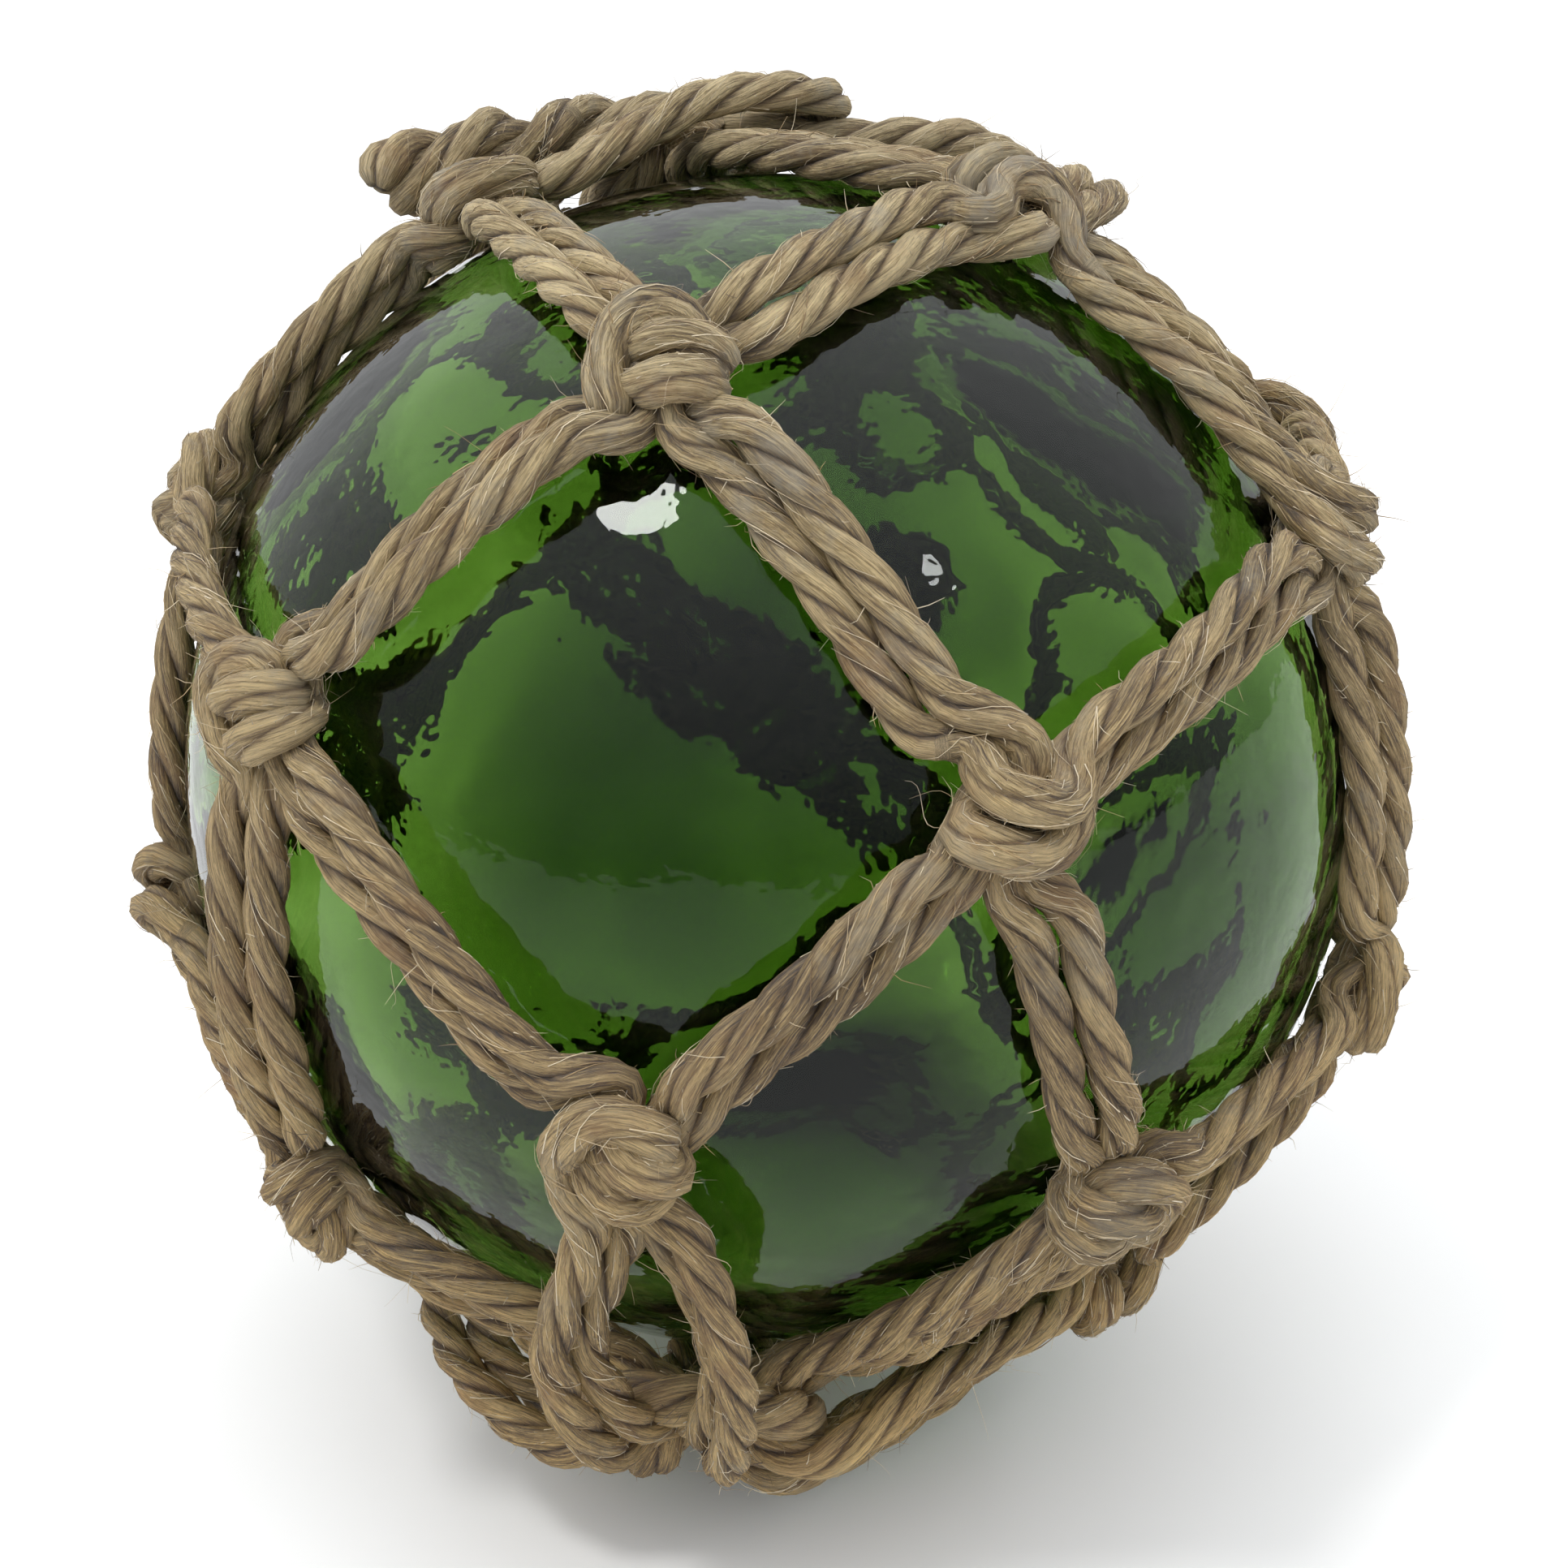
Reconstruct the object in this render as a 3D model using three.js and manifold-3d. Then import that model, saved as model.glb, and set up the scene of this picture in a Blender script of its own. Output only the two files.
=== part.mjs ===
// A blown-glass net float: a sealed glass ball in a hand-knotted jute net.
// Units are millimetres, +Z is up, and the origin is the middle of the small
// flat spot that the float rests on.
import * as THREE from "three";
import Module from "manifold-3d";
import { mergeVertices } from "three/addons/utils/BufferGeometryUtils.js";

const wasm = await Module();
wasm.setup();

// ---- Driving dimensions ----
const BALL_RADIUS = 62.5;
const REST_HEIGHT = 72.6; // ball centre above the floor, on one flattened knot
const SEAL_RADIUS = 9; // button of glass that closes the blowing hole
const SEAL_HEIGHT = 1.8;
const TWINE_RADIUS = 2.25;
const TWINE_SPACING = 4.2; // between the two twines of every mesh leg
const CORD_RADIUS = 2.6; // drawstring and base ring
const GAP = 0.3; // between pieces that touch

// ---- How the float lies: its crown leans back and a little to the right ----
const CROWN_LEAN = 41.2;
const CROWN_HEADING = -9.6;
const NET_SPIN = -32.1;

// ---- The net: six columns of diamond meshes, knots in four courses ----
const COLUMNS = 12; // half steps round the ball
const COLUMN_STEP = 360 / COLUMNS;
const KNOT_ORBIT = 69.4; // knot centres, from the ball's centre
const LEG_ORBIT = 65.4; // lowest a leg's centre line may pass over the glass
const KNOT_SIZE = [7.4, 8.2, 5.4]; // half width, half height, half thickness
const KNOT_RELIEF = 0.9;
const KNOT_ARCH = 4.4; // middle line of the bight that arches over each knot
const KNOT_ARCH_CENTRE = 1.8;
const BAND_GROOVE = -3.4;
const LOOP_STEPS = 9;
const LEG_START = 3; // legs leave a knot this far from its centre
const COURSE_LATITUDES = [38, 12, -17, -49];
const CROWN_LATITUDE = 58; // where each crown loop crosses over itself
const BASE_LATITUDE = -69;
const CROWN_RING_LATITUDE = 67;
const BASE_RING_LATITUDE = -81;
const CROWN_LOOP_SPREAD = 14;

// ---- Layers of twine and cord over the glass, from the ball's centre ----
const UNDER_ORBIT = BALL_RADIUS + TWINE_RADIUS + 0.6;
const LOW_CORD_ORBIT = BALL_RADIUS + CORD_RADIUS + 0.4;
const OVER_ORBIT = LOW_CORD_ORBIT + CORD_RADIUS + TWINE_RADIUS + 0.9;
const HIGH_CORD_ORBIT = UNDER_ORBIT + TWINE_RADIUS + CORD_RADIUS + 0.9;
const BASE_RING_ORBIT = HIGH_CORD_ORBIT;
const BASE_OVER_ORBIT = BASE_RING_ORBIT + CORD_RADIUS + TWINE_RADIUS + 0.6;

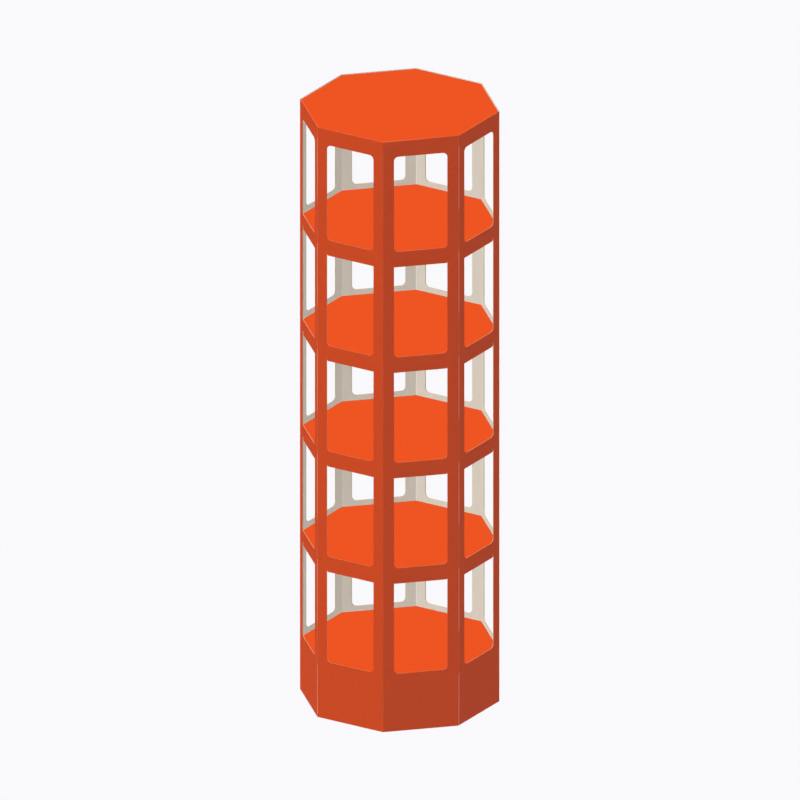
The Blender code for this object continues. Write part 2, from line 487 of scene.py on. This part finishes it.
def tray_shape():
    """A tray: an octagon at z = 0 whose eight flaps bend down from its rim."""
    board = Board()
    rise = math.tan(HALF_TURN)
    rows = []
    for step in range(FOLD_STEPS + 1):
        angle = math.pi / 2 * step / FOLD_STEPS
        over, down = math.sin(angle), math.cos(angle) - 1
        outer = (TRAY_APOTHEM + FOLD_RADIUS * (over - 1), FOLD_RADIUS * down)
        inner = (TRAY_APOTHEM - BOARD + INNER_RADIUS * (over - 1), INNER_RADIUS * down - BOARD)
        rows.append((TRAY_APOTHEM - FOLD_RADIUS + angle * FOLD_RADIUS, outer, inner))
    straight = rows[-1][0] - FOLD_RADIUS
    for drop in (FLAP_NECK, FLAP_DEPTH):
        rows.append((straight + drop, (TRAY_APOTHEM, -drop), (TRAY_APOTHEM - BOARD, -drop)))
    plate = []
    for side in range(SIDES):
        turn = Matrix.Rotation(2 * HALF_TURN * side, 3, "Z")

        def corner(end, row):
            blank, outer, inner = row
            half = outer[0] * rise + FLAP_TAPER * outer[1] / FLAP_DEPTH
            flat = turn @ Vector((blank, end * half, 0.0))
            back_half = min(half, inner[0] * rise)
            return board.corner(flat.xy, turn @ Vector((outer[0], end * half, outer[1])),
                                turn @ Vector((inner[0], end * back_half, inner[1])))

        for upper, lower in zip(rows, rows[1:]):
            board.face(corner(-1, upper), corner(-1, lower), corner(1, lower), corner(1, upper))
        plate.append(corner(-1, rows[0]))
    board.face(*plate)

    def rounds(first, second):
        """The flaps' cuts are pressed round, but not beside the folds."""
        by_fold = any(vertex.co.z > -NECK_REACH for vertex in (first, second))
        return SQUARE if by_fold else EDGE_ROUNDS

    board.close_edges(rounds)
    return board


def board_piece(name, board, finishes, matrix=None):
    """Turn a built board into an object with its printed, plain and cut finishes.

    The light is even on every piece, so no piece shades or tints another.
    """
    mesh = bpy.data.meshes.new(name)
    board.shape.to_mesh(mesh)
    board.shape.free()
    if matrix:
        mesh.transform(matrix)
    for finish in finishes:
        mesh.materials.append(finish)
    piece = bpy.data.objects.new(name, mesh)
    bpy.context.scene.collection.objects.link(piece)
    for edge_name, finish in ROUNDED.items():
        rounding = piece.modifiers.new(edge_name, "BEVEL")
        rounding.limit_method = "WEIGHT"
        rounding.edge_weight = edge_name
        rounding.width = WIDEST_ROUND
        rounding.segments = EDGE_STEPS
        rounding.material = finish
        rounding.use_clamp_overlap = False
    piece.modifiers.new("level_panels", "WEIGHTED_NORMAL")
    piece.visible_diffuse = False
    piece.visible_glossy = False
    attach(piece, "root")
    return piece


def make_tower():
    finishes = (printed_board(), plain_board(), cut_board())
    sleeve = board_piece("folded_sleeve", sleeve_shape(), finishes)
    walls = [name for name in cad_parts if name.startswith(("wall_", "seam_tab_"))]
    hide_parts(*walls)
    places = {name: Matrix.Translation((0, 0, face)) for name, face in zip(FLOORS, FLOOR_FACES)}
    places["roof_tray"] = Matrix.Translation((0, 0, LID_FACE))
    places["base_tray"] = Matrix.Rotation(math.pi, 4, "X")
    for name, matrix in places.items():
        tray = board_piece("folded_" + name, tray_shape(), finishes, matrix)
        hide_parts(name)


def make_stage():
    """A plain pale table top that runs out of sight."""
    material, tree, shader = new_material("pale_table", IOR=1.45, Specular_IOR_Level=0.0,
                                          Roughness=1.0)
    shader.inputs["Base Color"].default_value = linear("#e3e2e5")
    bpy.ops.mesh.primitive_circle_add(vertices=TABLE_SIDES, radius=TABLE_RADIUS, fill_type="NGON",
                                      location=(0, 0, 0))
    table = bpy.context.object
    table.name = "pale_table"
    table.data.materials.append(material)
    table.visible_glossy = False
    table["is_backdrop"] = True


def add_lamp(name, toward, strength, width):
    """A far lamp that casts no shadows; toward is the direction in which it stands."""
    lamp = bpy.data.lights.new(name, "SUN")
    lamp.energy = strength
    lamp.angle = math.radians(width)
    lamp.use_shadow = False
    light = bpy.data.objects.new(name, lamp)
    light.rotation_mode = "QUATERNION"
    light.rotation_quaternion = Vector(toward).to_track_quat("Z", "Y")
    bpy.context.scene.collection.objects.link(light)
    return light


def make_light():
    """One even studio light from high on the left, a broad card in front, and a dim room around.

    The board's coat mirrors the card and the room, and not the lamp. The room is lighter on the
    camera's side than behind the tower.
    """
    high_left = (math.cos(KEY_HEADING) * KEY_ACROSS, math.sin(KEY_HEADING) * KEY_ACROSS, KEY_DOWN)
    strength = math.pi * math.hypot(KEY_ACROSS, KEY_DOWN)
    key = add_lamp("studio_light", high_left, strength, KEY_WIDTH)
    key.visible_glossy = False
    card = add_lamp("front_card", CARD_SIDE, CARD_STRENGTH, CARD_WIDTH)
    card.visible_diffuse = False
    card.data.cycles.use_multiple_importance_sampling = False
    world = bpy.data.worlds.new("studio_room")
    bpy.context.scene.world = world
    world.use_nodes = True
    world.cycles.sampling_method = "NONE"
    tree = world.node_tree
    tree.nodes.clear()
    place = add_node(tree, "TexCoord").outputs["Generated"]
    depth = add_node(tree, "SeparateXYZ", {0: place}).outputs[1]
    brightness = spread(tree, depth, -1.0, 1.0, ROOM_FRONT, ROOM_BACK)
    dim = add_node(tree, "Background", {"Color": (1, 1, 1, 1), "Strength": brightness})
    pale = add_node(tree, "Background", {"Color": linear(BACKDROP), "Strength": 1.0})
    seen = add_node(tree, "LightPath").outputs["Is Camera Ray"]
    both = add_node(tree, "MixShader", {0: seen, 1: dim.outputs[0], 2: pale.outputs[0]})
    add_node(tree, "OutputWorld", {"Surface": both.outputs[0]})
    bpy.context.scene.view_settings.view_transform = "Standard"


def make_camera():
    """A camera with no perspective, 13 degrees left of the front panel and 22 degrees up."""
    back = Vector((math.sin(AZIMUTH) * math.cos(ELEVATION),
                   -math.cos(AZIMUTH) * math.cos(ELEVATION),
                   math.sin(ELEVATION)))
    lens = bpy.data.cameras.new("camera")
    lens.type = "ORTHO"
    lens.ortho_scale = PICTURE_SIDE * PIXEL
    lens.shift_x = SIDEWAYS / PICTURE_SIDE
    lens.clip_start = 0.05
    lens.clip_end = 40.0
    camera = bpy.data.objects.new("camera", lens)
    camera.location = Vector((0, 0, HEIGHT / 2)) + back * STAND_OFF
    camera.rotation_mode = "QUATERNION"
    camera.rotation_quaternion = (-back).to_track_quat("-Z", "Y")
    bpy.context.scene.collection.objects.link(camera)
    bpy.context.scene.camera = camera


make_camera()
make_tower()
make_stage()
make_light()

[[list(corner) for corner in box] for box in (cad_box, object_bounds())]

________________________

(SET EXERCISE): Give again only the lines from the one bearing "The Blender code" through the one bearing "turn = Matrix.Rotation(2", exactly as they stand.

(WRITTEN ANSWER):
The Blender code for this object continues. Write part 2, from line 487 of scene.py on. This part finishes it.
def tray_shape():
    """A tray: an octagon at z = 0 whose eight flaps bend down from its rim."""
    board = Board()
    rise = math.tan(HALF_TURN)
    rows = []
    for step in range(FOLD_STEPS + 1):
        angle = math.pi / 2 * step / FOLD_STEPS
        over, down = math.sin(angle), math.cos(angle) - 1
        outer = (TRAY_APOTHEM + FOLD_RADIUS * (over - 1), FOLD_RADIUS * down)
        inner = (TRAY_APOTHEM - BOARD + INNER_RADIUS * (over - 1), INNER_RADIUS * down - BOARD)
        rows.append((TRAY_APOTHEM - FOLD_RADIUS + angle * FOLD_RADIUS, outer, inner))
    straight = rows[-1][0] - FOLD_RADIUS
    for drop in (FLAP_NECK, FLAP_DEPTH):
        rows.append((straight + drop, (TRAY_APOTHEM, -drop), (TRAY_APOTHEM - BOARD, -drop)))
    plate = []
    for side in range(SIDES):
        turn = Matrix.Rotation(2 * HALF_TURN * side, 3, "Z")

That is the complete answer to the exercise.